Did you know that a Utah developer once shipped a forty-ton building brick by brick through the U.S. Postal Service?
No? Neither did many residents of Utah, until they heard it on the Beehive Archive.
The Beehive Archive is a weekly radio broadcast on Utah Public Radio and Salt Lake County’s KCPW radio station. A snippet of lively fiddle music sails across the airwaves, followed by the voice of Megan van Frank, the archive’s program manager and reporter. “Welcome to the Beehive Archive,” says van Frank, “a two-minute look at some of the most pivotal and peculiar events in Utah’s history.”
What follows are brief, lively narratives highlighting the people, events, and themes that make Utah’s history rich. The program has won two awards: In 2007, it was named the best mini radio show in the Salt Lake City market by the Deseret News, and in 2010 it was touted by the SLC History Examiner as number one in its top five podcasts about the past.
Five years ago, Brandon Johnson, who preceded van Frank at the Utah Humanities Council, developed the archive. “He was looking for a creative outlet for his own writings about an interest in history, and also trying to figure out, ‘How can we get Utah history out there in ways that aren’t dry and curmudgeonly?’” van Frank says.
For Johnson and van Frank, making history accessible also means making the archive, which numbers nearly 150 episodes, widely available. Johnson developed a blog to accompany the archive; it’s defunct now, but you can still read scripts of episodes from Johnson’s era there. The archive is at https://www.utahhumanities.org/stories/, and about fifty episodes are downloadable from iTunes. Van Frank sends transcripts of the episodes to the Utah Press Association, which distributes them weekly to member newspapers.

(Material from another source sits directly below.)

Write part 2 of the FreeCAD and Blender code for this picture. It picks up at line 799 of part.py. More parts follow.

I curled up on my couch with my iPod and discovered that three years before Charles Lindbergh made his transatlantic flight, a Utah aviator, Russell Lowell Maughan, flew from New York’s Mitchel Field to San Francisco’s Crissy Airfield in 21 hours, 48 minutes, and 30 seconds. He flew solo in his Curtiss Hawk, beating the sun in a dawn-to-dusk trip that averaged 150 miles per hour. A newspaper of the time noted: “A little over 70 years ago, the covered wagon of pioneer days took 11 months to do what the modern airplane accomplished today from dawn to dusk.” In fact, Maughan’s own grandfather, a Mormon pioneer who settled Cache Valley, made that wagon trip.
The archive stories come from all over. Van Frank finds them in books, in her own family history, and on her travels through Utah. While strolling the streets of Vernal, she spotted a plaque that told the story of how William Horace Coltharp shipped all the bricks for the town’s bank through the postal service. After Coltharp’s misuse of the service, the USPS issued the following statement: “It is not the intent of the United States Post Office that buildings be shipped through the mail.”

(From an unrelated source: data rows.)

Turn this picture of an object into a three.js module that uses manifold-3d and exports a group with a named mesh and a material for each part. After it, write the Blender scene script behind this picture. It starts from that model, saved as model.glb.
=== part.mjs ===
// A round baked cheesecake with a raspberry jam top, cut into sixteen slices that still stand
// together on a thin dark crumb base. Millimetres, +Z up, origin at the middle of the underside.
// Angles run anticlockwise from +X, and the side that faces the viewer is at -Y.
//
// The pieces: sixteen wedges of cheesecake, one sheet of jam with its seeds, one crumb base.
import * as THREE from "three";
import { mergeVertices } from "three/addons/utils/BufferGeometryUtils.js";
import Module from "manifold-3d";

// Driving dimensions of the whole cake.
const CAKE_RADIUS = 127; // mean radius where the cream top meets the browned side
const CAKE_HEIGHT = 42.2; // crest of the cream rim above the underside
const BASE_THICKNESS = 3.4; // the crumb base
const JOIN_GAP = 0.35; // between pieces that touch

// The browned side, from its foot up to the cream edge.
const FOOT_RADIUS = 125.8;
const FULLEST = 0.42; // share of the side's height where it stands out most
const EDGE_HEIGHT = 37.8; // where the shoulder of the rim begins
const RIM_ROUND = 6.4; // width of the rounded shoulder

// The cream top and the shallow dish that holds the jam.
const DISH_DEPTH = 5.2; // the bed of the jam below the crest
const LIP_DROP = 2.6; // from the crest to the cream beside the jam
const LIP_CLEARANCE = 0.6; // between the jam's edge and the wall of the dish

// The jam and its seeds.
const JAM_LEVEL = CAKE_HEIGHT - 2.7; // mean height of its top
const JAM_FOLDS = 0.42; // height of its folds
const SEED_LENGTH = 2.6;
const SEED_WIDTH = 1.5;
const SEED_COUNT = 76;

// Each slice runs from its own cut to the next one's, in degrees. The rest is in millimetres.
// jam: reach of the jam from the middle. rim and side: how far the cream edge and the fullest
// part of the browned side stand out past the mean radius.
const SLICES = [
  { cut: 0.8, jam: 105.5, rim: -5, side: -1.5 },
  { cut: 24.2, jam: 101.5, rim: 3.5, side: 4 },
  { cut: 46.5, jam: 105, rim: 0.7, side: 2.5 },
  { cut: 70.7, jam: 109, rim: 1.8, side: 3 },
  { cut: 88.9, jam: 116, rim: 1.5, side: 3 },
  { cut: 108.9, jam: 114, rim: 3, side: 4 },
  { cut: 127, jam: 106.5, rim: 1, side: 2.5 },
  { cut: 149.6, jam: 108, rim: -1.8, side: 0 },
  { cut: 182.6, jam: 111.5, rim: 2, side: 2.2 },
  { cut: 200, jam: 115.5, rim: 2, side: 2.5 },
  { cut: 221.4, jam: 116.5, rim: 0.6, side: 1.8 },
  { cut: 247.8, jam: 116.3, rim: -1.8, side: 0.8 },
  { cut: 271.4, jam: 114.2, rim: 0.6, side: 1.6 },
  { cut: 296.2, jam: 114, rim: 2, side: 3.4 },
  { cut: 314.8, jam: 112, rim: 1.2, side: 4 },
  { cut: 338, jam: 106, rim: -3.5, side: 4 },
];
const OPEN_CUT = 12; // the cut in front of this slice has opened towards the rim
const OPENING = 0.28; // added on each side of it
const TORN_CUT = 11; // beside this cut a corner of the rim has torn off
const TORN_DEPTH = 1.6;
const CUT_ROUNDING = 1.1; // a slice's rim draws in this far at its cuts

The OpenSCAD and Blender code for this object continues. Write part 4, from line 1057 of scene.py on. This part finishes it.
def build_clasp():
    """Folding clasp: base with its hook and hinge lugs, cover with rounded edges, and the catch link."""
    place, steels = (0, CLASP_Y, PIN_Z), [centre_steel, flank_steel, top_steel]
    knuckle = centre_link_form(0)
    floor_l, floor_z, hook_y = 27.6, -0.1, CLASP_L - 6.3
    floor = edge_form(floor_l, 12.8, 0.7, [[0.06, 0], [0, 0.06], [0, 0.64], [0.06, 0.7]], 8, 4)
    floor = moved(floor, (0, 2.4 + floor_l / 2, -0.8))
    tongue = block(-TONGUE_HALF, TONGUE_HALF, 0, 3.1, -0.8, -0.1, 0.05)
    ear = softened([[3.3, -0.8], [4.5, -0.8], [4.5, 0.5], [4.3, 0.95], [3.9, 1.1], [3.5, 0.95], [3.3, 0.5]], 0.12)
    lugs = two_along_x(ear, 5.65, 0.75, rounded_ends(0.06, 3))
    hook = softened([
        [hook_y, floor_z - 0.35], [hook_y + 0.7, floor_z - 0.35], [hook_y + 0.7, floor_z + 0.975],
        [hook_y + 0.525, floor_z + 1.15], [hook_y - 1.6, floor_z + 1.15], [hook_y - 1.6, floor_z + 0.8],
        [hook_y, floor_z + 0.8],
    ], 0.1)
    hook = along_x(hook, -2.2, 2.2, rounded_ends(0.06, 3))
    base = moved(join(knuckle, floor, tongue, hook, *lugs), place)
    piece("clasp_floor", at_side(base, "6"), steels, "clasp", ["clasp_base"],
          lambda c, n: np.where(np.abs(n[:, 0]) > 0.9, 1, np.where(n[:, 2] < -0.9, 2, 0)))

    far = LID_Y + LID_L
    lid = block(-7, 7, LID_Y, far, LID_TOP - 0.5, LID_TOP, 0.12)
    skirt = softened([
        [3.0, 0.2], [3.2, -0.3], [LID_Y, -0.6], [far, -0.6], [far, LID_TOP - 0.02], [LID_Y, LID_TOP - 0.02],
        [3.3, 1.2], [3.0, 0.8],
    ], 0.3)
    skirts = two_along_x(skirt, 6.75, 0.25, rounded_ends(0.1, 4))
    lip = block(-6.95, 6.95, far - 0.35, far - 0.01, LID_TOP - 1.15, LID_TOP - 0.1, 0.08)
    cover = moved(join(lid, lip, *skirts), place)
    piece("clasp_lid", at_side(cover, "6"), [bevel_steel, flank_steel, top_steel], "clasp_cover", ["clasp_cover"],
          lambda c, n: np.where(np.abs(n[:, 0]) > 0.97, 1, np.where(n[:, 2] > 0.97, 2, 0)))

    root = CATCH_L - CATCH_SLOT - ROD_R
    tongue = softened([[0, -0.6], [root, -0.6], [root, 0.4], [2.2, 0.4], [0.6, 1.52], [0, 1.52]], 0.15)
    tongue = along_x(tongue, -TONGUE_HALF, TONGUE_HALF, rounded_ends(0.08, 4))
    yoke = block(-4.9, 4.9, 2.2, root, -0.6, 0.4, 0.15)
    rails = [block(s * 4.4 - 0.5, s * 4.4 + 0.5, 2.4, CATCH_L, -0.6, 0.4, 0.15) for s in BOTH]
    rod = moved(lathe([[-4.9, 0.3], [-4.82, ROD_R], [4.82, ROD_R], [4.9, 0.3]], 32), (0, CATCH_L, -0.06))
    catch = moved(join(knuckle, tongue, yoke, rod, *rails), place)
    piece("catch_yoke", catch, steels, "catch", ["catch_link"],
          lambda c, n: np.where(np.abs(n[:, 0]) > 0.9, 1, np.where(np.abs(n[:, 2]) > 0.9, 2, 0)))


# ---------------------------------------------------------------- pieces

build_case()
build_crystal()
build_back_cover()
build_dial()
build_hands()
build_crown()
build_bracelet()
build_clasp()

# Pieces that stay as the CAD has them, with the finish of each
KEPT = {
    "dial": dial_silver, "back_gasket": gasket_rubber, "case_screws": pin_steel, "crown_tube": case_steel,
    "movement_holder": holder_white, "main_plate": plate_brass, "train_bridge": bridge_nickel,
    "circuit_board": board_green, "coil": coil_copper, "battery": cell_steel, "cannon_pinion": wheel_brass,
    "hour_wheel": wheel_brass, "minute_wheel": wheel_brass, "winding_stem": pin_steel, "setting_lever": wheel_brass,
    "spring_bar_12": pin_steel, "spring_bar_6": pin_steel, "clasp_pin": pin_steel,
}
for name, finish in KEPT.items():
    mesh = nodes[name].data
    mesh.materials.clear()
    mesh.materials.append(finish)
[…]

There’s a piece on the history of African-American slavery in the state, one about the now-defunct Salt Lake City Chinatown, and stories that highlight the accomplishments of other minorities. And there’s plenty of majority culture too—stories about the Mormons and their role in Utah’s founding and development. Prominent visitors to Utah, including Mark Twain and John Muir, get their two minutes of fame.

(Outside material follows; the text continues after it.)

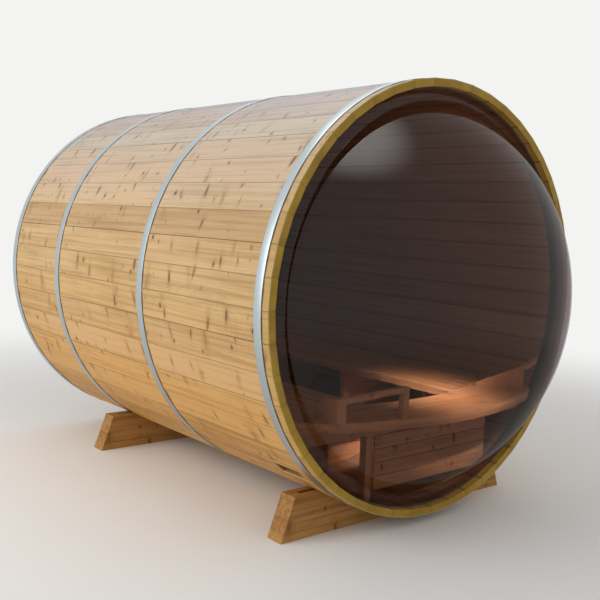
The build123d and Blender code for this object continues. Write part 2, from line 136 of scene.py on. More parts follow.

Tracking the archive’s success is not easy: 45,000 listeners can tune in, but judging how many do is challenging. Van Frank depends largely on anecdotal evidence of the archive’s appeal, often in the form of comments on the website. One listener wrote in about the segment Plum Alley: Salt Lake’s Once Vibrant Chinatown, “Very cool. I had no idea there ever existed a Chinatown in SLC.”
I hadn’t known about Chinatown either. And I confess, I had no idea that Utahan Philo T. Farnsworth had invented television, nor that the children of Salt Lake’s Ridgemont Elementary School fought for two years to convince Utah legislators to place Farnsworth’s statue in the National Statutary Hall in the U.S. Capitol. When their first year of campaigning came to naught, those kids enlisted the media—and won over the public. That’s what the Beehive Archive is all about: the power of the media to teach us about history and our role in it.